◆ What this task involves
In the listing that follows, locate the line containing "base_ring();" and the line containing "obj.data.transform(world)". Retype exactly those two lines and every line between them, and nothing more.

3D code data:
────────
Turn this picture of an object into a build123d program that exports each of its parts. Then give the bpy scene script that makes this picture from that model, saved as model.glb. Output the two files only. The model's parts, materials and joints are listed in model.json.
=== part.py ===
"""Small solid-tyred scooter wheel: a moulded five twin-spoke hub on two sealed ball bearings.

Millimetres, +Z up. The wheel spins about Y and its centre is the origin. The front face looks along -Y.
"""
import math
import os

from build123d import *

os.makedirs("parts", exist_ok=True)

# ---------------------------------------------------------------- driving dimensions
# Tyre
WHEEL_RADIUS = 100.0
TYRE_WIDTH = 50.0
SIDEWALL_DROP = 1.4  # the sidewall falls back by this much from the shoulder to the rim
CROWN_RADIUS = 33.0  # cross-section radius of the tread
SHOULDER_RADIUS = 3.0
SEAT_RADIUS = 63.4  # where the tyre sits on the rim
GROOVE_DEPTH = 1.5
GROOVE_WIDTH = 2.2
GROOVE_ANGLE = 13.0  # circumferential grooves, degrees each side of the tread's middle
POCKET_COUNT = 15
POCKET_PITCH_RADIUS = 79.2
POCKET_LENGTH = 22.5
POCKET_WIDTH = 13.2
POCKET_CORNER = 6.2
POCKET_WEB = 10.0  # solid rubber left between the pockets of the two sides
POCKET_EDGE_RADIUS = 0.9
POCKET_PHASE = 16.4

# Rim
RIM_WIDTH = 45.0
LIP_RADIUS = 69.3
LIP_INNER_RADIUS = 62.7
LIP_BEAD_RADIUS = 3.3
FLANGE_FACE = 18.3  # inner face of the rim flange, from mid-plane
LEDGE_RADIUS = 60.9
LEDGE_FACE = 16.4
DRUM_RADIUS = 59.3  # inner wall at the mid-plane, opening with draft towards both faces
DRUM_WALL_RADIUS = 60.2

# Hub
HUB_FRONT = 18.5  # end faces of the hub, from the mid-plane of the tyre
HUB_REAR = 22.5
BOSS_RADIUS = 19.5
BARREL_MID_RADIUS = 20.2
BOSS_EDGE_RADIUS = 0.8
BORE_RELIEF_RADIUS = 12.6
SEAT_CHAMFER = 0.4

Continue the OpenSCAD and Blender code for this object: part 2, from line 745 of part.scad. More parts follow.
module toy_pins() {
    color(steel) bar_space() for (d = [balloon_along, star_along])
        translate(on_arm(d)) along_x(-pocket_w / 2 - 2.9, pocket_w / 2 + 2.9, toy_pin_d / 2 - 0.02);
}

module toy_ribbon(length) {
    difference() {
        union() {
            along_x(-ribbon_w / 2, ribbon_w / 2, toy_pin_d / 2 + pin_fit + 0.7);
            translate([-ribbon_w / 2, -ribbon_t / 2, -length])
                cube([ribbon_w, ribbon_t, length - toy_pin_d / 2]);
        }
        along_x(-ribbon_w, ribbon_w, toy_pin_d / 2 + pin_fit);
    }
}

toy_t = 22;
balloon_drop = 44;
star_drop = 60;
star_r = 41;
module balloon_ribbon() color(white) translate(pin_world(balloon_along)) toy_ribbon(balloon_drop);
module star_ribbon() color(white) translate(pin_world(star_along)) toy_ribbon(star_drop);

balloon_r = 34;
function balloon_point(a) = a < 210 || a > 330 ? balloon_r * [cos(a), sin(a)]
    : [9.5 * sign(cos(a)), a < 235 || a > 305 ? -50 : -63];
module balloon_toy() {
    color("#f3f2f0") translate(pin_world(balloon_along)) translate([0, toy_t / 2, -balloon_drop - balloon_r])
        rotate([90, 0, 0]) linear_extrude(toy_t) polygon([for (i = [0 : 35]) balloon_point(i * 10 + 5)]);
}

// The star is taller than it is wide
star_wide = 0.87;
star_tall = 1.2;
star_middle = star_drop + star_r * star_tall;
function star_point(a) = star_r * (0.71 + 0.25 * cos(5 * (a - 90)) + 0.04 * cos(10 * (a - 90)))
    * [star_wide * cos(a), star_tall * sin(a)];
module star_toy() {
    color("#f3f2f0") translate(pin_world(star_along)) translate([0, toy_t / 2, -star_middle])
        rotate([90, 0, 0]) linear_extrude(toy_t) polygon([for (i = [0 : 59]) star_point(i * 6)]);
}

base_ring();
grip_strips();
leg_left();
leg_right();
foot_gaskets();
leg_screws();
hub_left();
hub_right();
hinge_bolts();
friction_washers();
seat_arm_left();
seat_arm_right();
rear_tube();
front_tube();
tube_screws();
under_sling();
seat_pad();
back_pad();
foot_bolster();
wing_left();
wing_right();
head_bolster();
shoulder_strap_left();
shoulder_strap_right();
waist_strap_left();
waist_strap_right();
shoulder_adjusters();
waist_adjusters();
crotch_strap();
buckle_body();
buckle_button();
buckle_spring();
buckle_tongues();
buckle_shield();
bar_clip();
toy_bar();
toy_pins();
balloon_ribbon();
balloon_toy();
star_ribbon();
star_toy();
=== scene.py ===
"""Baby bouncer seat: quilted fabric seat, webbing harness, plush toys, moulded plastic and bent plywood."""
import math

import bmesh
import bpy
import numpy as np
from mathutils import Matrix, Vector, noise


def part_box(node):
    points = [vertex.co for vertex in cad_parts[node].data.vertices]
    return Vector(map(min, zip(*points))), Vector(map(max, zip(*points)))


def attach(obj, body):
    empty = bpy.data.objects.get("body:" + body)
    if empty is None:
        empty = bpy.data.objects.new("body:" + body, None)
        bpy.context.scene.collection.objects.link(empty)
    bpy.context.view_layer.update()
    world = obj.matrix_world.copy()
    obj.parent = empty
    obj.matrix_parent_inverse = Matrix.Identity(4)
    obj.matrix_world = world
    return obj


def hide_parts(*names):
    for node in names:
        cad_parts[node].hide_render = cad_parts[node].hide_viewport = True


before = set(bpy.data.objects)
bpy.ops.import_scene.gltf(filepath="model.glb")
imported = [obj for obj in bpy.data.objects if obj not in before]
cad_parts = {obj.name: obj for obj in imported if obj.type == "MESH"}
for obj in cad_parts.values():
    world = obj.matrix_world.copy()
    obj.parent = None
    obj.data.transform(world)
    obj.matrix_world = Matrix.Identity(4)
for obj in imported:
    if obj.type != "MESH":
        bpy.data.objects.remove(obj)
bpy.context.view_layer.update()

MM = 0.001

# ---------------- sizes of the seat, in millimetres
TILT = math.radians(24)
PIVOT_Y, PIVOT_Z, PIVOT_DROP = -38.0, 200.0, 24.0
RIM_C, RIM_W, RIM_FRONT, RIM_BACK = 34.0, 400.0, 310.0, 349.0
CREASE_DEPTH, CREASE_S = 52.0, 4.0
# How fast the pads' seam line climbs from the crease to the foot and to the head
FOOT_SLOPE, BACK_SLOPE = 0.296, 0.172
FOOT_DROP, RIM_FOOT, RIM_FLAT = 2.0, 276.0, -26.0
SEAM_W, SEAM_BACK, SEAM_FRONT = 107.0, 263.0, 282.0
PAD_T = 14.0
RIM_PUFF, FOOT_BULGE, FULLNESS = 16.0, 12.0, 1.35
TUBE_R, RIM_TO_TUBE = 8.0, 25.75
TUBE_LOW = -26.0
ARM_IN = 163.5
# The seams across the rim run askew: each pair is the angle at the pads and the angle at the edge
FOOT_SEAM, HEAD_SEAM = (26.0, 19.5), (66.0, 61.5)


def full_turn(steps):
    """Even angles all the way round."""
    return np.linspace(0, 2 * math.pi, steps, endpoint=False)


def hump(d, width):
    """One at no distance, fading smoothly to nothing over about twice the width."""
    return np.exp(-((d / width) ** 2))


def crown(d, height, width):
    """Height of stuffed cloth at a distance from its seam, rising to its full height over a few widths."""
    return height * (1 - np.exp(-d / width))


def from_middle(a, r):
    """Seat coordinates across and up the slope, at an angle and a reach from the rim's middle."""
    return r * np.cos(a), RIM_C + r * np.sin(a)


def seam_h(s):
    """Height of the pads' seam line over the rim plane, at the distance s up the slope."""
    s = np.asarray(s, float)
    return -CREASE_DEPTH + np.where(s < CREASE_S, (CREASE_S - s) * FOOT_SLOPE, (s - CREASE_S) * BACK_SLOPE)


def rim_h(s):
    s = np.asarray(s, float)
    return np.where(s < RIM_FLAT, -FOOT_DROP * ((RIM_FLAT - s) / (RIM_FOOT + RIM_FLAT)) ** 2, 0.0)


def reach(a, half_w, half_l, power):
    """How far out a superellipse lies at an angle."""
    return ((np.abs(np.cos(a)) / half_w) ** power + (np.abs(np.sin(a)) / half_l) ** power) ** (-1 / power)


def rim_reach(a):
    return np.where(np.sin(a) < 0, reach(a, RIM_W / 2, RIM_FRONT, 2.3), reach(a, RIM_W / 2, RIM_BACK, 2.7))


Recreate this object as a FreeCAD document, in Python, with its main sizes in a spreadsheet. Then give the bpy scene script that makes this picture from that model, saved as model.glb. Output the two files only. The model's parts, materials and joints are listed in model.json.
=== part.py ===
────────
◆ Answer to the problem
base_ring();
grip_strips();
leg_left();
leg_right();
foot_gaskets();
leg_screws();
hub_left();
hub_right();
hinge_bolts();
friction_washers();
seat_arm_left();
seat_arm_right();
rear_tube();
front_tube();
tube_screws();
under_sling();
seat_pad();
back_pad();
foot_bolster();
wing_left();
wing_right();
head_bolster();
shoulder_strap_left();
shoulder_strap_right();
waist_strap_left();
waist_strap_right();
shoulder_adjusters();
waist_adjusters();
crotch_strap();
buckle_body();
buckle_button();
buckle_spring();
buckle_tongues();
buckle_shield();
bar_clip();
toy_bar();
toy_pins();
balloon_ribbon();
balloon_toy();
star_ribbon();
star_toy();
=== scene.py ===
"""Baby bouncer seat: quilted fabric seat, webbing harness, plush toys, moulded plastic and bent plywood."""
import math

import bmesh
import bpy
import numpy as np
from mathutils import Matrix, Vector, noise


def part_box(node):
    points = [vertex.co for vertex in cad_parts[node].data.vertices]
    return Vector(map(min, zip(*points))), Vector(map(max, zip(*points)))


def attach(obj, body):
    empty = bpy.data.objects.get("body:" + body)
    if empty is None:
        empty = bpy.data.objects.new("body:" + body, None)
        bpy.context.scene.collection.objects.link(empty)
    bpy.context.view_layer.update()
    world = obj.matrix_world.copy()
    obj.parent = empty
    obj.matrix_parent_inverse = Matrix.Identity(4)
    obj.matrix_world = world
    return obj


def hide_parts(*names):
    for node in names:
        cad_parts[node].hide_render = cad_parts[node].hide_viewport = True


before = set(bpy.data.objects)
bpy.ops.import_scene.gltf(filepath="model.glb")
imported = [obj for obj in bpy.data.objects if obj not in before]
cad_parts = {obj.name: obj for obj in imported if obj.type == "MESH"}
for obj in cad_parts.values():
    world = obj.matrix_world.copy()
    obj.parent = None
    obj.data.transform(world)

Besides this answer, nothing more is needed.